Mandy’s had one week less training and two seasickness days so she’s having to play catch-up quite aggressively. We’re not completely happy with the performance, but it makes the prerequisite. There are another 7 – 13 days (we can make attempts until April 14th) to work on variable ballast. We’ll slow it down, ease back a little and make another set of runs.

With the bull back in the chute and the next rider ready, we set-up for Martin’s 131m / 430ft variable ballast attempt. It takes a little over ten minutes to retrieve the sled from 118m / 387ft, adjust the counterbalance line and ready for another drop. This whole time the safety team remains at depth while we feverishly re-rig and go through safety checks. All’s set and ready to roll. Martin finishes his last preparation breathe-up.

Our safety divers are at 110m / 360ft armed with quick lift bags. Video cameras are rolling as Martin zips down past them at almost 1.6m/s or 5ft/s. Bill can see Martin make his depth, dismount the sled and start his calculated pulls to the surface.

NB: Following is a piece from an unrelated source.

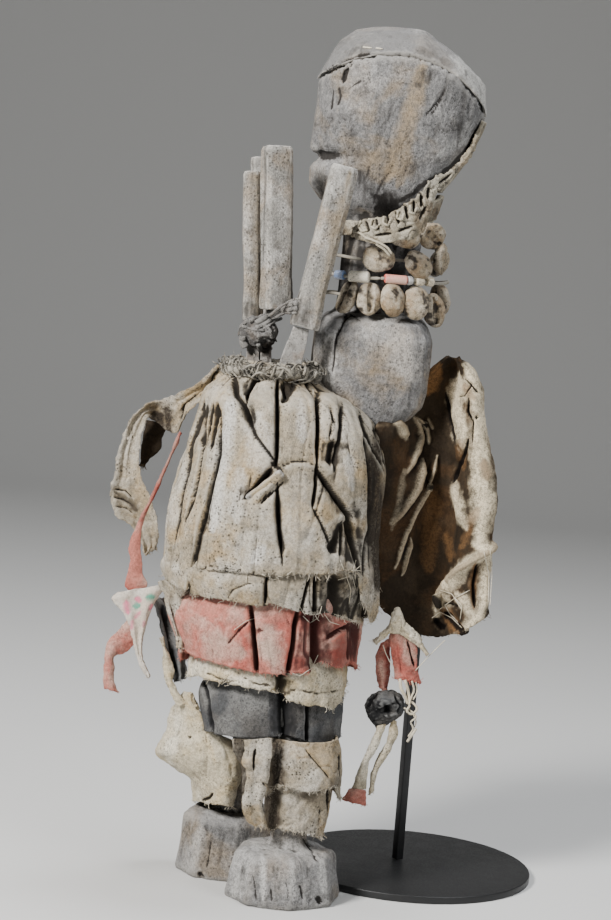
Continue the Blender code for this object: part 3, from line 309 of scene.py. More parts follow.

The safetys know to give the athletes no more than 10 seconds at the bottom before they deploy the safety ascent bags. Bags which would lift the whole system and the athlete to the surface in case of an emergency.

At 40m /132ft I meet up with Martin and we make our way to the surface. Martin’s breathing is easy after just completing 131m / 430ft. There’s a big sigh of relief now that both Mandy and Martin have made their prerequisites. Now it’s Doc’s turn to continue his journey downward.

It isn’t an easy day for Doc. Although our videos may show the lightheartedness, fun and frivolity at the beginning of training, things are becoming more serious. The calculated execution of the dives is hard work, regardless of the depth. Each of us has our own real and imaginary barriers that we need to chip away at piece by piece. Freediving may seem extreme, but we don’t see it that way. Sure, there are calculated risks which we constantly work to evaluate, minimize and/or correct so that in the end we create the most comfortable training environment with the best safety procedures. This is what enables the athletes to perform at their best.

Doc’s first dive is to 55m / 164ft run. Unfortunately, he bails at 50m / 164ft and returns to the surface. It’s up to each athlete to monitor their internal environment and, if need be to end their performance if they feel they’ve reached their maximum for that session.

The next two dives pan out in the same way. He hits 48m / 157ft, then 30m / 99ft. Each day of training Doc makes three dives. However, when it comes to the record attempts this won’t be the rule — only one attempt per day will be the rule. So far he’s been pretty consistent in making his target the first time. But, as the coach, I have to wonder whether that’s because he knows he’ll get another attempt. In the next three day training cycle I’ll adjust the attempts to more closely simulate actual record-making conditions.

Doc’s not very happy with his performances today, and the calculating mind is already working on what needs to be corrected. I think that the multiple dives, multi-day training is taking its toll and by day three there’s not much juice left. During the next cycle, with just one attempt a day, I believe he’ll do better.

So, with this cycle finished we take an early lunch, a nap, get ready for dinner, and prepare ourselves for a much needed day of rest. No Island touring. No waterpark surfing. No nothin’!! Just groceries and DVDs in the air-conditioned comfort of unit #29 at Cobalt Coast.